The characters in this book are all wonderfully realised, and even the ones I dislike (side-eyes a certain parent) are compelling because the depth of the emotion is there, and you can see how everything has come to where it’s at. Rosemary, Isra and Belladonna undoubtedly steal the show, and it would absolutely not be the same story without any one of them, they are all as essential as the others. However, I think if I had to choose an absolute favourite character in this book, my heart has been well and truly stolen by Divine Forest. I’m not sure whether it’s his calm acceptance of the fate that is befalling him, or the fact that in the face of that creeping loss he reached out and offered hope to Isra. The chapters with him were absolutely some of my favourites, and there is a scene in his arbor with the people that live there, that just absolutely devasted me.
‘I picture this room, empty. My life, bereft. The world so large and frightening and I, alone to face it. No safe harbor. No port in the storm.’
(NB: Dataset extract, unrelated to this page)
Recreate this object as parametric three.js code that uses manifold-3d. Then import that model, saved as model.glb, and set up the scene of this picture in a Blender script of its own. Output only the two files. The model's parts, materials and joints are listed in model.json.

The Necessity of Rain is a meditation on the many faces and forms of grief. Chorn has always had an immeasurable talent for opening up the human heart and exposing the myriad colours of emotion to her readers, but in this book, she has outdone herself. This an intensely personal book, and yet it will speak to everyone in some way, because its heart carries everything that is so essential to our experience. There were so many points that resonated with me on a personal level, and it is the kind of book that will speak differently to each and every reader.
While this book is a devasting read, especially when it finds those points of resonance. It is also a book about hope, and acceptance and of life not just enduring and surviving but moving on and thriving. ‘Nothing ever ends, it just changes’ is repeated throughout, and really if you want to cut open the heart of this book, that is the key message. Death is a change. Life is a change. Moving on is a change. Asking for help is a change. Accepting yourself or someone else is a change. Change happens, it can’t be stopped no matter how much you might try and stop it, but that does not make it a bad thing.
This is a book that I will revisit in the dark moments, and the light. It is a tender lance for old wounds, a balm against new ones. It is grief and change and life in all it’s rawest forms. As I said in my brief review that first night, this book deserves all the stars in the sky, and is an exquisitely beautiful yet essential read. You’ll need tissues on hand for when you read it, but what you will gain in return is priceless.